** Start **

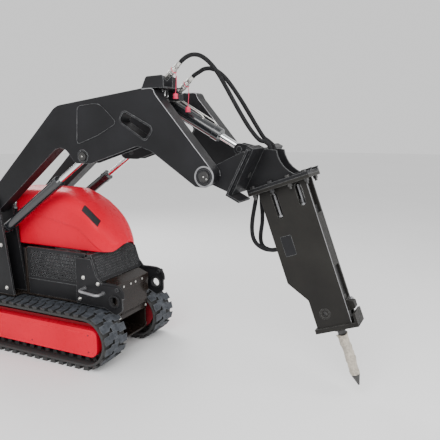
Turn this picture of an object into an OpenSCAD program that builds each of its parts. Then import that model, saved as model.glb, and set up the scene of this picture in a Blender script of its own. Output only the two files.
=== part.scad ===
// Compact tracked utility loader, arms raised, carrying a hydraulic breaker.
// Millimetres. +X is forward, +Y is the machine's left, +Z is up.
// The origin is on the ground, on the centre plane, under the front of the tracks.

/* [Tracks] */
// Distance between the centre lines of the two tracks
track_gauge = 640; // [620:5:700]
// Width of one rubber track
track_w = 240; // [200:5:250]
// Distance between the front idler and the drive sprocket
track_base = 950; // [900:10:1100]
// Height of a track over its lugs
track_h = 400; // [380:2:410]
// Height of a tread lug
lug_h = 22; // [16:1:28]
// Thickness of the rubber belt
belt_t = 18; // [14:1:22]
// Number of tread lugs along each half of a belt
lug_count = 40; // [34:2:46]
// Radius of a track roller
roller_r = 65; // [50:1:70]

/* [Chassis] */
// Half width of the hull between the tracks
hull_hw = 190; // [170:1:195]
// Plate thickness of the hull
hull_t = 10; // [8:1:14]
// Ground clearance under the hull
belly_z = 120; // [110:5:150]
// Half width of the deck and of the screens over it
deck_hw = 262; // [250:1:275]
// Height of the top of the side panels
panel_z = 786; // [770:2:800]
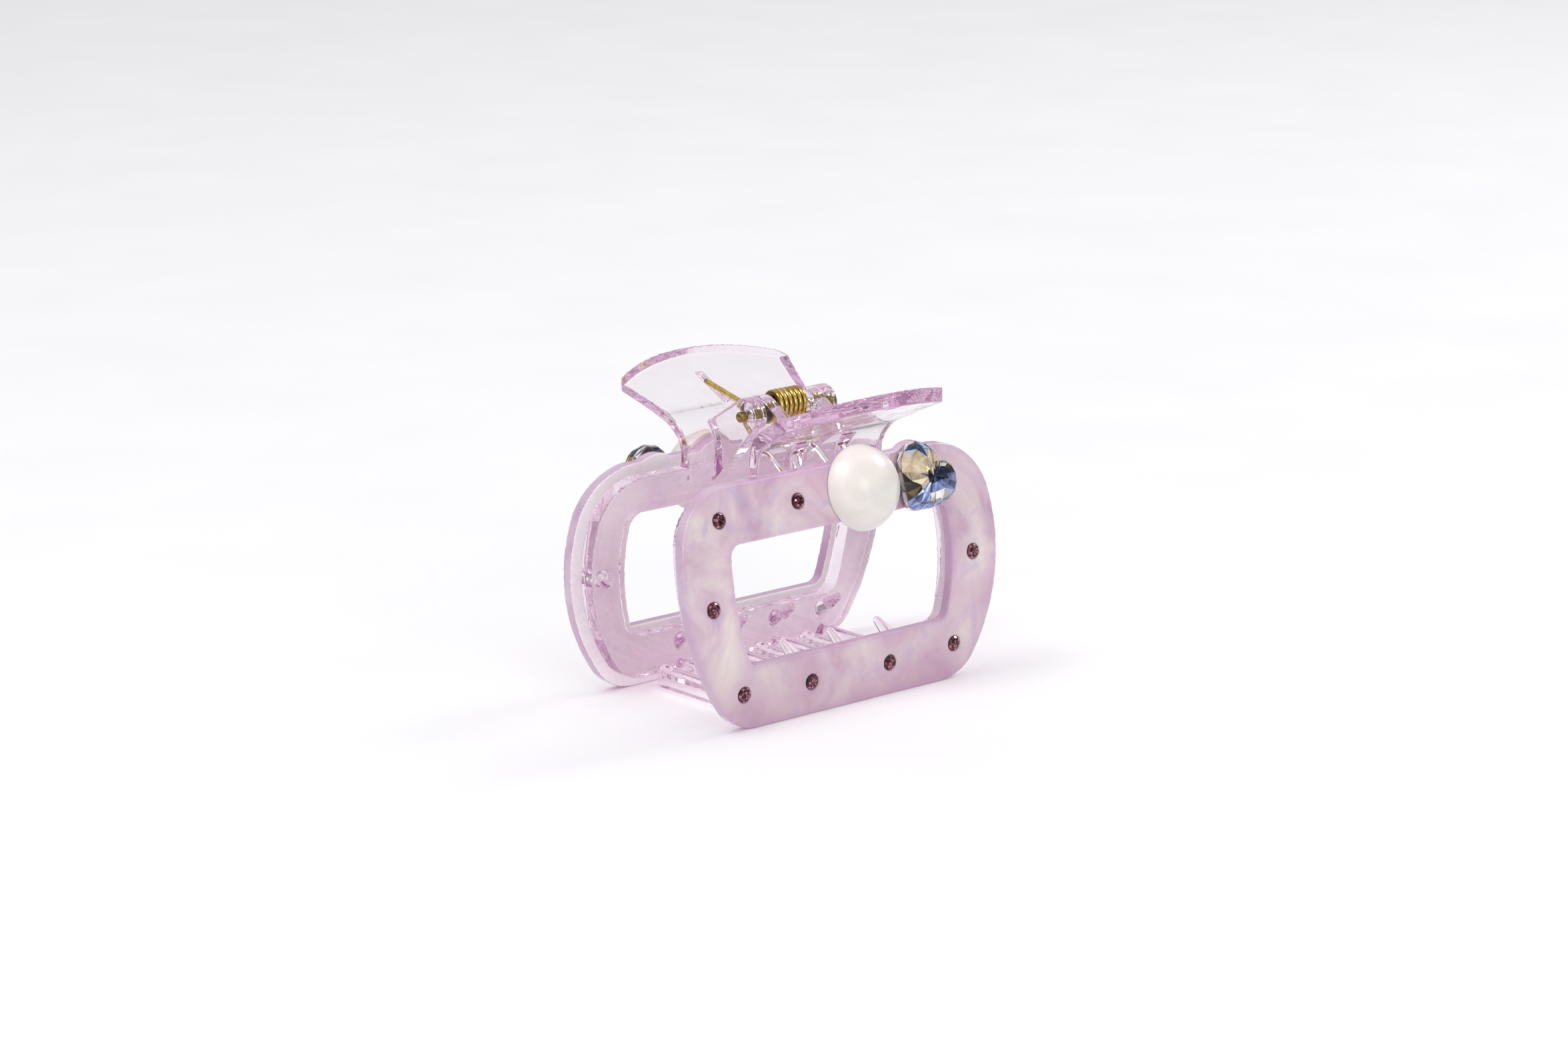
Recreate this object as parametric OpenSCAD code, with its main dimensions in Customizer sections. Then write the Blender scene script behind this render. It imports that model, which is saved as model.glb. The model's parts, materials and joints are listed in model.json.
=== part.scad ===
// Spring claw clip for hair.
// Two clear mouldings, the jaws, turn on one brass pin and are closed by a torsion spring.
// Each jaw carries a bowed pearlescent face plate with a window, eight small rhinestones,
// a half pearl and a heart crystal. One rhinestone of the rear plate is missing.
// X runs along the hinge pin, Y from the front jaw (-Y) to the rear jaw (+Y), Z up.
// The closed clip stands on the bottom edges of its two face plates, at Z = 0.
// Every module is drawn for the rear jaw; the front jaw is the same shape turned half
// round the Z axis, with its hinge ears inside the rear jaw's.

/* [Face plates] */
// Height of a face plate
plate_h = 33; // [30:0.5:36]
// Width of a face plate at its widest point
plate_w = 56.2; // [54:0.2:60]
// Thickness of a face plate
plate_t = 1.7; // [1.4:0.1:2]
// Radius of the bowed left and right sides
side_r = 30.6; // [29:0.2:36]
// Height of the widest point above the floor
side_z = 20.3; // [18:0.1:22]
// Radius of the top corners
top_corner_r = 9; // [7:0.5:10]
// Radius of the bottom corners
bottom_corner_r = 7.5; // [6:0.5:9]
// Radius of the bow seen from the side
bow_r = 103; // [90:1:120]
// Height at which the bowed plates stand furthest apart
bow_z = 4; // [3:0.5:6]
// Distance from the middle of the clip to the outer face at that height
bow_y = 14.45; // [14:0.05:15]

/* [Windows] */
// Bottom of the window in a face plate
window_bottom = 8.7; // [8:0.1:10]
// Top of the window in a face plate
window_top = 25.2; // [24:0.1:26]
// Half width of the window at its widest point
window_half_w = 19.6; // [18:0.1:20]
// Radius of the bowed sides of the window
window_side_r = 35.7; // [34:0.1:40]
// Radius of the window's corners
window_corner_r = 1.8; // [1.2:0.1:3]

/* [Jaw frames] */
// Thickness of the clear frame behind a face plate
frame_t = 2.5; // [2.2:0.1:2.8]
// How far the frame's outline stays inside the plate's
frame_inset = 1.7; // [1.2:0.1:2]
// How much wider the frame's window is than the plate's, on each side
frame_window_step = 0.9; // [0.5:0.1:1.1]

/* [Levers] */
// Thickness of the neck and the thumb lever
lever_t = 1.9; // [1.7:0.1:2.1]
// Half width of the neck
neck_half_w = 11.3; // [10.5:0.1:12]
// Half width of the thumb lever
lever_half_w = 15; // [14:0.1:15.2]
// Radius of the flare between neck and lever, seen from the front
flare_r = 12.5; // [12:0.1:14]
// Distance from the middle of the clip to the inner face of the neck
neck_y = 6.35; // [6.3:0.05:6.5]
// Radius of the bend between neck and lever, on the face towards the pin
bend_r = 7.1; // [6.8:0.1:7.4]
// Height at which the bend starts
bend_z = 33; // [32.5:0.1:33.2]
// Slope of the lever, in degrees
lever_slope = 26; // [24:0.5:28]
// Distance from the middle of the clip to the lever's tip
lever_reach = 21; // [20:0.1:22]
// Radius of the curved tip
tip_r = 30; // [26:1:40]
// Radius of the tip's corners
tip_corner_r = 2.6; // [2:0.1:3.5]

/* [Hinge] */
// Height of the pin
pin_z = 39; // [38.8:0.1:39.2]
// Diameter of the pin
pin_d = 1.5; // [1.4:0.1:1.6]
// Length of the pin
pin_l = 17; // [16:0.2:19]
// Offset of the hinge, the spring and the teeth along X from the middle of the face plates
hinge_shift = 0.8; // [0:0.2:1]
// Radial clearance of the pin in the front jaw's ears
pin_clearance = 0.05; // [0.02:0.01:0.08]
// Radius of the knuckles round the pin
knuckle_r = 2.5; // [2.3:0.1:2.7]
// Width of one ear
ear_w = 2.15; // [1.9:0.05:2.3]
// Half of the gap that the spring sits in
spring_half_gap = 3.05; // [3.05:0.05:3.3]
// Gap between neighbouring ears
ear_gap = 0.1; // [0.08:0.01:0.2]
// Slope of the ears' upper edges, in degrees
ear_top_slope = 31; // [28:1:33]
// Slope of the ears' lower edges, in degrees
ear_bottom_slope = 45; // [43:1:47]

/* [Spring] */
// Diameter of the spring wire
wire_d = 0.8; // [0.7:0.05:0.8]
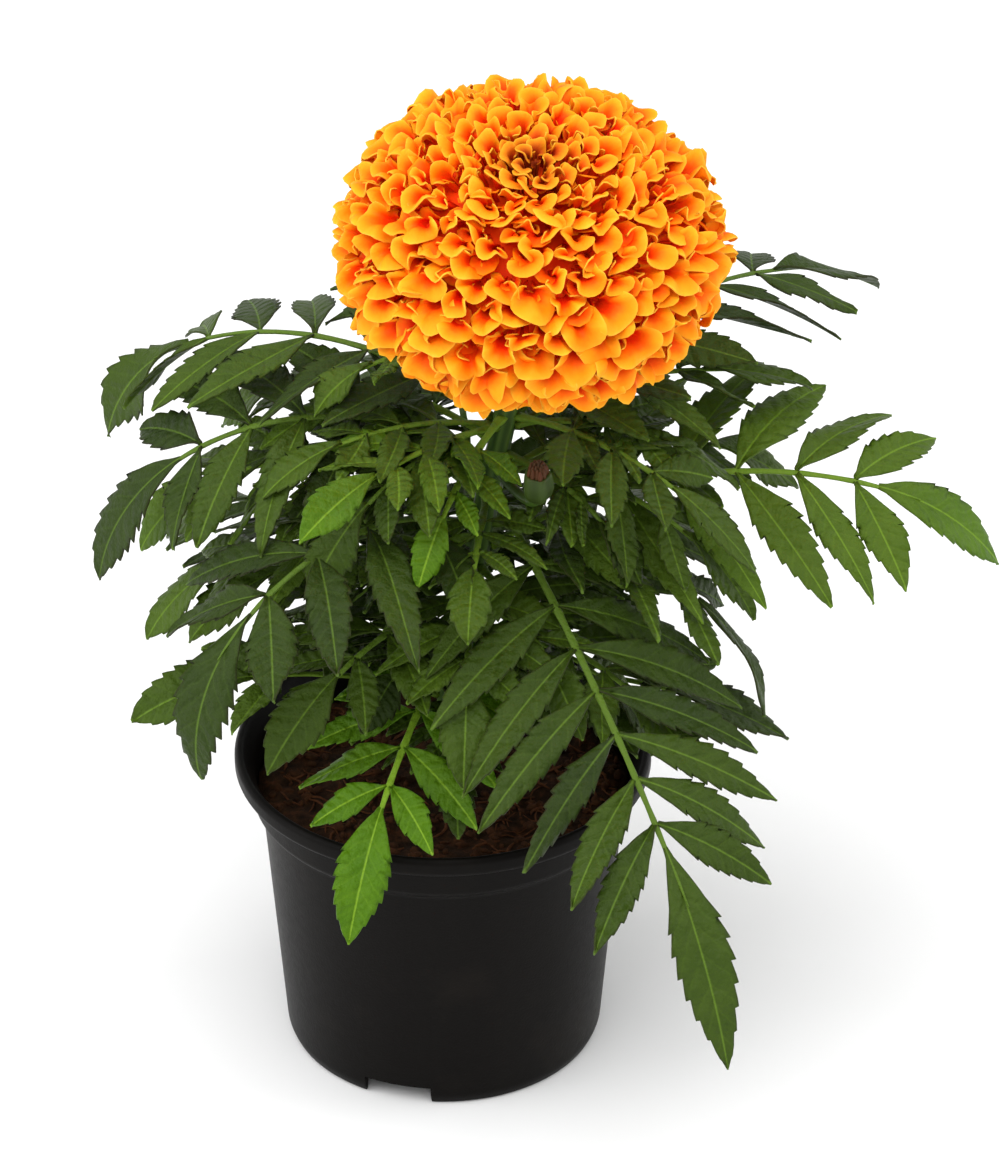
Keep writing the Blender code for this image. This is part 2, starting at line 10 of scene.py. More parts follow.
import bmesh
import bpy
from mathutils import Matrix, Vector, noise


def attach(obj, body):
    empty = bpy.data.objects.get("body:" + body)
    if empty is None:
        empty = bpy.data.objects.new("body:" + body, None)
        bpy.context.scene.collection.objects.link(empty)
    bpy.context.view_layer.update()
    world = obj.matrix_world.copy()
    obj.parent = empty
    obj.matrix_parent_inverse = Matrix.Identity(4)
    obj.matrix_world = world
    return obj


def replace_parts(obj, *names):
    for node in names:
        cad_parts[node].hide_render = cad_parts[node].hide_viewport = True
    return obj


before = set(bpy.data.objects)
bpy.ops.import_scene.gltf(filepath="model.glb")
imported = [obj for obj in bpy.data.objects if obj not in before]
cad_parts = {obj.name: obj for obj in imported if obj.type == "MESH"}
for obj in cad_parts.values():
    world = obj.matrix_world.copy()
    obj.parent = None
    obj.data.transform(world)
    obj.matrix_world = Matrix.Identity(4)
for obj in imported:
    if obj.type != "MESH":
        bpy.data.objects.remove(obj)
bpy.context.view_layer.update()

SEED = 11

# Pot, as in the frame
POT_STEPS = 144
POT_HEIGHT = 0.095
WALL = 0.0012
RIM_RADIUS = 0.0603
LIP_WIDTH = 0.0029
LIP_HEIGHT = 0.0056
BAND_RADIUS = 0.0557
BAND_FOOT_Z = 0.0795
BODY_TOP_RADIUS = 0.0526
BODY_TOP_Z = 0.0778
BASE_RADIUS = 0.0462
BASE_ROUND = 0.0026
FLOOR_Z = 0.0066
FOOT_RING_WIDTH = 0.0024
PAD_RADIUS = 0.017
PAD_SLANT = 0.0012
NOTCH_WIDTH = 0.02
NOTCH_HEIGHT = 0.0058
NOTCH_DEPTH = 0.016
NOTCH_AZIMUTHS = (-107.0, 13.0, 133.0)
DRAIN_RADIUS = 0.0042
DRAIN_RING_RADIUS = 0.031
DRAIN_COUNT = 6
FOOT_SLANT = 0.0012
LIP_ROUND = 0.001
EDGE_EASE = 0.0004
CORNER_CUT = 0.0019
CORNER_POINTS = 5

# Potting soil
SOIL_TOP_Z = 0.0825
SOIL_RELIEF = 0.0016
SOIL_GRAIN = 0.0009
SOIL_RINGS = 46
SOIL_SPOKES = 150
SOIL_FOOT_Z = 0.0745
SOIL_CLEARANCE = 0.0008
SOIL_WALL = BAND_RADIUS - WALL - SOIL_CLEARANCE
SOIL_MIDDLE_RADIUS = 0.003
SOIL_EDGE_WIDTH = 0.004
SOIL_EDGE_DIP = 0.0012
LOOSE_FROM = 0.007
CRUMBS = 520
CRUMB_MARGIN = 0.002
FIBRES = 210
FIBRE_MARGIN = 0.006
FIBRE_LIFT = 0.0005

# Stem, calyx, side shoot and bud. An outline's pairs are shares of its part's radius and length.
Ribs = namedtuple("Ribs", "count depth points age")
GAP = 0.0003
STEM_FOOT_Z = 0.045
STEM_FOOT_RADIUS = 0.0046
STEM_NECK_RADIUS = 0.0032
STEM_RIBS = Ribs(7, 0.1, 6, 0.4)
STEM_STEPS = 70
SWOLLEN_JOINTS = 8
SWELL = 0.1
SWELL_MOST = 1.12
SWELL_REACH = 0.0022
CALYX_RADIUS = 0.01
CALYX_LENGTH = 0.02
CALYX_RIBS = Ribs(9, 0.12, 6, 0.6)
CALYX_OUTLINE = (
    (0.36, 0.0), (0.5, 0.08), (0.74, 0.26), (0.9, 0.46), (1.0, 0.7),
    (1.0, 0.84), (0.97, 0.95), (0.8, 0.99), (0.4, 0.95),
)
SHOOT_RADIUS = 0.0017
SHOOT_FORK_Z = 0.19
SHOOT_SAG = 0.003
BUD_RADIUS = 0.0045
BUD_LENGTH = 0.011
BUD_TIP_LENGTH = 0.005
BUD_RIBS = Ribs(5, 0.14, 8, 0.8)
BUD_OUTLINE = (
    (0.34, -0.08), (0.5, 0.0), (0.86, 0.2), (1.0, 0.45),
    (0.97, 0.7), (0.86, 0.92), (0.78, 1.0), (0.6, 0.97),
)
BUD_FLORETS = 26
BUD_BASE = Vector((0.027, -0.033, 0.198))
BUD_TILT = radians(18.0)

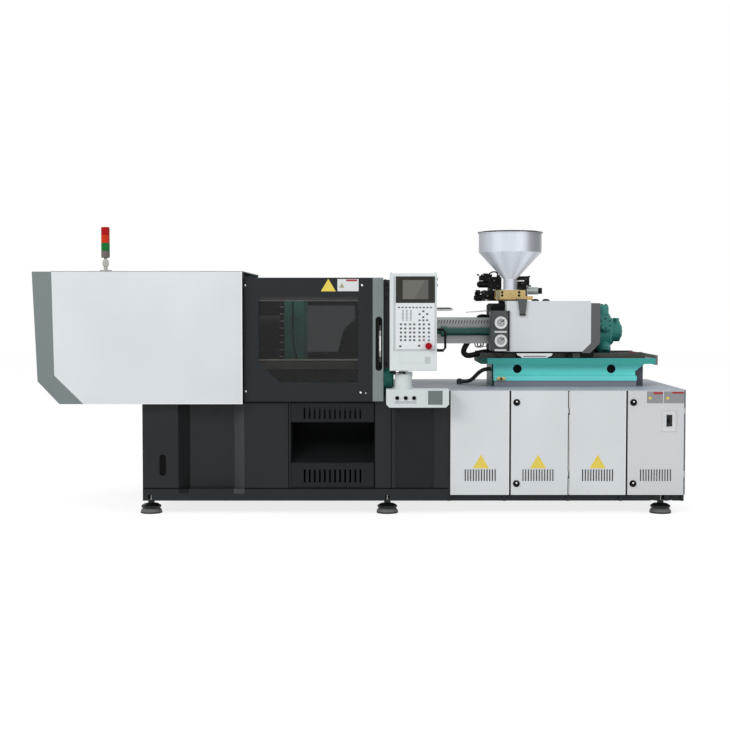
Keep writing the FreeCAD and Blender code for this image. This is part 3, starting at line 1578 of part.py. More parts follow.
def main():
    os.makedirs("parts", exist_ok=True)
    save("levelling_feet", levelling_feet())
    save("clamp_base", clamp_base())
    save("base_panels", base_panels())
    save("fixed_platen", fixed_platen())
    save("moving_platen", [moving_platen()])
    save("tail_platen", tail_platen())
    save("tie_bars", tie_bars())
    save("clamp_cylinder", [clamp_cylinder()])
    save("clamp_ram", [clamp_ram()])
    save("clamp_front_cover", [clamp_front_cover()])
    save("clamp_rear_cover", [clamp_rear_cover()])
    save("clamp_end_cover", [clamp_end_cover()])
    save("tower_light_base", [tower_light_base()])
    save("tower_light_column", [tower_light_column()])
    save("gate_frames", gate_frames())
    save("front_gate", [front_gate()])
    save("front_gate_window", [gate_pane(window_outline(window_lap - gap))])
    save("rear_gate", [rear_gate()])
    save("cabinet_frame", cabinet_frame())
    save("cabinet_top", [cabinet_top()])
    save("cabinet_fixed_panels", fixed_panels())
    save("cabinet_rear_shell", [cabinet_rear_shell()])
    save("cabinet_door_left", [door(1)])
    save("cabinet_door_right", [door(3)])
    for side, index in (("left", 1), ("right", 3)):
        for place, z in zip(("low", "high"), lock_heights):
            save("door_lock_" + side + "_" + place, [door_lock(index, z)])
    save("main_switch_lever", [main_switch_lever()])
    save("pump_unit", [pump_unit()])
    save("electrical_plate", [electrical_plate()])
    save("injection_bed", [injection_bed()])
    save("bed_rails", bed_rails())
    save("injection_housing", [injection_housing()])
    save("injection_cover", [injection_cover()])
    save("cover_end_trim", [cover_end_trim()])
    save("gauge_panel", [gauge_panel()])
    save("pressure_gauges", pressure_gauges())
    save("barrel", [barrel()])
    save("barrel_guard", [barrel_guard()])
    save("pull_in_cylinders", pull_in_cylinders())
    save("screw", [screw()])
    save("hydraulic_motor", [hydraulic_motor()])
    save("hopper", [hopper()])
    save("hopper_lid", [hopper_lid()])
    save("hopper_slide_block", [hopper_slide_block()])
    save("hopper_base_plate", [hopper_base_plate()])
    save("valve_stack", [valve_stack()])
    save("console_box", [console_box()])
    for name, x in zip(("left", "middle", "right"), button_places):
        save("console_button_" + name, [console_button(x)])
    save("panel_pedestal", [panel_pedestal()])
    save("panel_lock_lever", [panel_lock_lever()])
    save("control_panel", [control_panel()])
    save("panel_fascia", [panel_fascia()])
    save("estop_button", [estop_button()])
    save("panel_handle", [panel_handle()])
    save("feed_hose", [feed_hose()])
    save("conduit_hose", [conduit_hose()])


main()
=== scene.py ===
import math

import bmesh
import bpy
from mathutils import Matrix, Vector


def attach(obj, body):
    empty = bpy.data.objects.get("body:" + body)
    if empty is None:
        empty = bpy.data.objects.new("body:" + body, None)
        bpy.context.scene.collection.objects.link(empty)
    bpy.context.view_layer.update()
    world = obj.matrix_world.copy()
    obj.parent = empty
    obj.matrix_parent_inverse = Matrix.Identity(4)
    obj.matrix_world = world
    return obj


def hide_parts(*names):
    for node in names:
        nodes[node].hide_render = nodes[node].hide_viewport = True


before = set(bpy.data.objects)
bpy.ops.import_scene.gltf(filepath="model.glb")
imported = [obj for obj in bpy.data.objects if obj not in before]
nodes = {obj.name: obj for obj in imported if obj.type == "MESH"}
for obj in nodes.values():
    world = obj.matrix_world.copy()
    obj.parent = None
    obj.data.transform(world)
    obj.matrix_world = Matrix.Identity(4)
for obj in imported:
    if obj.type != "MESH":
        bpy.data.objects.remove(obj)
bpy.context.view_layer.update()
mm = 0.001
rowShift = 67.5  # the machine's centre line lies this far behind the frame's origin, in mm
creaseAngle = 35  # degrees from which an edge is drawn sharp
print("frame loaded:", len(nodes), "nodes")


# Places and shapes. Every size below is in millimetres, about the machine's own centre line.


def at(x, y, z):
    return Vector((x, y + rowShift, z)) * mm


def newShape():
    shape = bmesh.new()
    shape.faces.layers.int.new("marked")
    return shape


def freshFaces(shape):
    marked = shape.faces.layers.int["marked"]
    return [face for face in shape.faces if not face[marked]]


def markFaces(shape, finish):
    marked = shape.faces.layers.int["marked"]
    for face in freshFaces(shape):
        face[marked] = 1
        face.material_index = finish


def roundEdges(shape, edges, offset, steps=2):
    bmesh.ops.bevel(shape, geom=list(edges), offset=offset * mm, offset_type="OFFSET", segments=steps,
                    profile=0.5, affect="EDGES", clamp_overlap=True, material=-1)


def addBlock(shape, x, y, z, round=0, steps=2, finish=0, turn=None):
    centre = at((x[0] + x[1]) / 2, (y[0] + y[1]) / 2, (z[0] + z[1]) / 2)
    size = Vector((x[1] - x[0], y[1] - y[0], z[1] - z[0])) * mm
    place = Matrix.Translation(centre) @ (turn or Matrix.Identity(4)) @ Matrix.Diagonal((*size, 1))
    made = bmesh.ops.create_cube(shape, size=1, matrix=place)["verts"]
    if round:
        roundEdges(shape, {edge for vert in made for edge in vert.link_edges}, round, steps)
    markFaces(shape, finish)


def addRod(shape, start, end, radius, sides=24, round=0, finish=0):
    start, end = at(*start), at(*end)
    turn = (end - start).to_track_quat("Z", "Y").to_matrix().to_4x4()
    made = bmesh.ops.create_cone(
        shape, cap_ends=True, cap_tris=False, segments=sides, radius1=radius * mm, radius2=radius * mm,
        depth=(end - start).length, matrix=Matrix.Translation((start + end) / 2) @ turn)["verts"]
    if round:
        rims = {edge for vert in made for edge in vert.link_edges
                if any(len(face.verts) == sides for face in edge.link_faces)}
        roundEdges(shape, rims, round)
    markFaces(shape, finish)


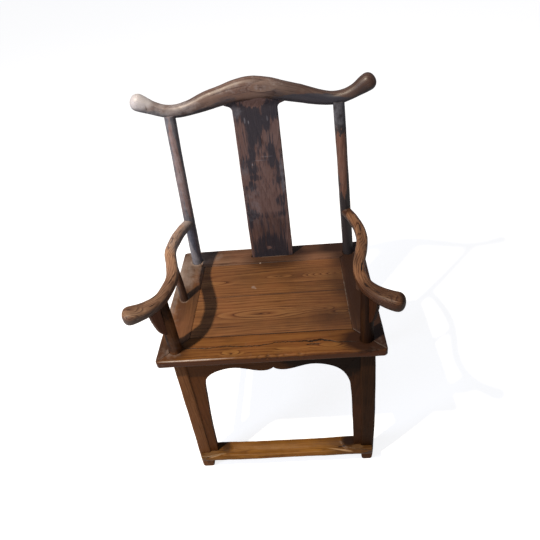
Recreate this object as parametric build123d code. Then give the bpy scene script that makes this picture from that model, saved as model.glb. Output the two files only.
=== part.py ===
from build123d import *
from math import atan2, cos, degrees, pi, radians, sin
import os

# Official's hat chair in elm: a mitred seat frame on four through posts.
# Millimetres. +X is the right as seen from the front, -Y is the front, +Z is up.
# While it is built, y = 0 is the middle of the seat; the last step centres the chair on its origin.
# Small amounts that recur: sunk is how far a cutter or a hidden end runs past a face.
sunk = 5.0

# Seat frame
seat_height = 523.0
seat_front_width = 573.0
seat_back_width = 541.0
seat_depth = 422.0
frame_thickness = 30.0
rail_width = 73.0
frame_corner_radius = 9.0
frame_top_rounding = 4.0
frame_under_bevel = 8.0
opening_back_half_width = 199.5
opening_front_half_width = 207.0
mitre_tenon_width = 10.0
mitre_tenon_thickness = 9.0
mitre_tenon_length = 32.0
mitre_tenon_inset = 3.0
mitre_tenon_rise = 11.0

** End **

* OBJECTIVE: Return the exact lines from the line with "Recreate this object as parametric OpenSCAD" to the line with "bow_y = 14.45; // [14:0.05:15]", inclusive of both, with nothing added.

* SOLUTION TO THE PROBLEM:
Recreate this object as parametric OpenSCAD code, with its main dimensions in Customizer sections. Then write the Blender scene script behind this render. It imports that model, which is saved as model.glb. The model's parts, materials and joints are listed in model.json.
=== part.scad ===
// Spring claw clip for hair.
// Two clear mouldings, the jaws, turn on one brass pin and are closed by a torsion spring.
// Each jaw carries a bowed pearlescent face plate with a window, eight small rhinestones,
// a half pearl and a heart crystal. One rhinestone of the rear plate is missing.
// X runs along the hinge pin, Y from the front jaw (-Y) to the rear jaw (+Y), Z up.
// The closed clip stands on the bottom edges of its two face plates, at Z = 0.
// Every module is drawn for the rear jaw; the front jaw is the same shape turned half
// round the Z axis, with its hinge ears inside the rear jaw's.

/* [Face plates] */
// Height of a face plate
plate_h = 33; // [30:0.5:36]
// Width of a face plate at its widest point
plate_w = 56.2; // [54:0.2:60]
// Thickness of a face plate
plate_t = 1.7; // [1.4:0.1:2]
// Radius of the bowed left and right sides
side_r = 30.6; // [29:0.2:36]
// Height of the widest point above the floor
side_z = 20.3; // [18:0.1:22]
// Radius of the top corners
top_corner_r = 9; // [7:0.5:10]
// Radius of the bottom corners
bottom_corner_r = 7.5; // [6:0.5:9]
// Radius of the bow seen from the side
bow_r = 103; // [90:1:120]
// Height at which the bowed plates stand furthest apart
bow_z = 4; // [3:0.5:6]
// Distance from the middle of the clip to the outer face at that height
bow_y = 14.45; // [14:0.05:15]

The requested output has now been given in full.